The stations belong to two rival military groups. The first belongs to former opposition military commander Abu Murshid al-Bardan, while the second belongs to the al-Zoubi family. Both stations are staffed by former police officers from Tafas. 

The stations take residents’ complaints and write reports related to the loss of official documents, alongside other tasks usually performed by police officers in regime stations. Then, the police officers in the military barracks stamp and sign the documents, making them legally recognized within regime institutions, according to intersecting information Syria Direct obtained from two Tafas residents. 

“All problems in Tafas are solved through the Central Committee or the [clan] reconciliation committee made up of sheikhs, and don’t go to the regime,” one source close to the Central Committee in the western Daraa countryside said. 

“A citizen does not have to deal directly with regime institutions, even for transactions that require the police,” he added. “The Central Committee’s station writes the report, then communicates with the regime police to sign and seal it, without the citizen going to the station.” 

Busra al-Sham, in eastern Daraa, has a regime police station alongside a security committee affiliated with the 8th Brigade—a local military group led by a former opposition commander and affiliated with Syrian military security—that is responsible for protecting the city.

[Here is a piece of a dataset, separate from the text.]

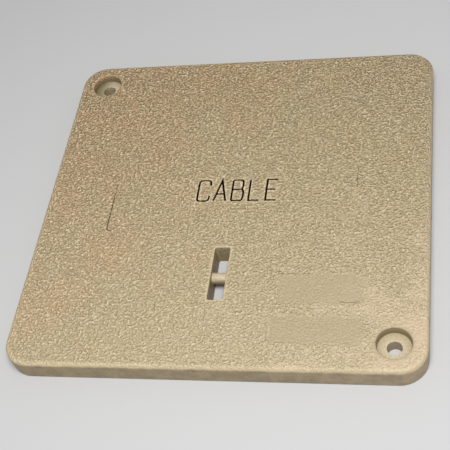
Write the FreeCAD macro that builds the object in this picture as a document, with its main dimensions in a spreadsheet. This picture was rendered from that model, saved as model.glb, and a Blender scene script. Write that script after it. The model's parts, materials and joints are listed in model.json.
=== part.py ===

“The police station is allowed to do everything in terms of administrative and identification document services, but not to arrest, detain or intervene to resolve problems between people,” a media source close to the 8th Brigade told Syria Direct on condition of anonymity for security reasons. 

The police station “cannot do anything, even if a complaint is filed with it,” the source said. “People’s disputes, problems and rights are resolved through the clan [reconciliation] committee, backed by the 8th Brigade.” 

Even the regime-affiliated police station itself “works under our management,” an 8th Brigade commander told Syria Direct, refusing to further clarify his force’s role in its operations.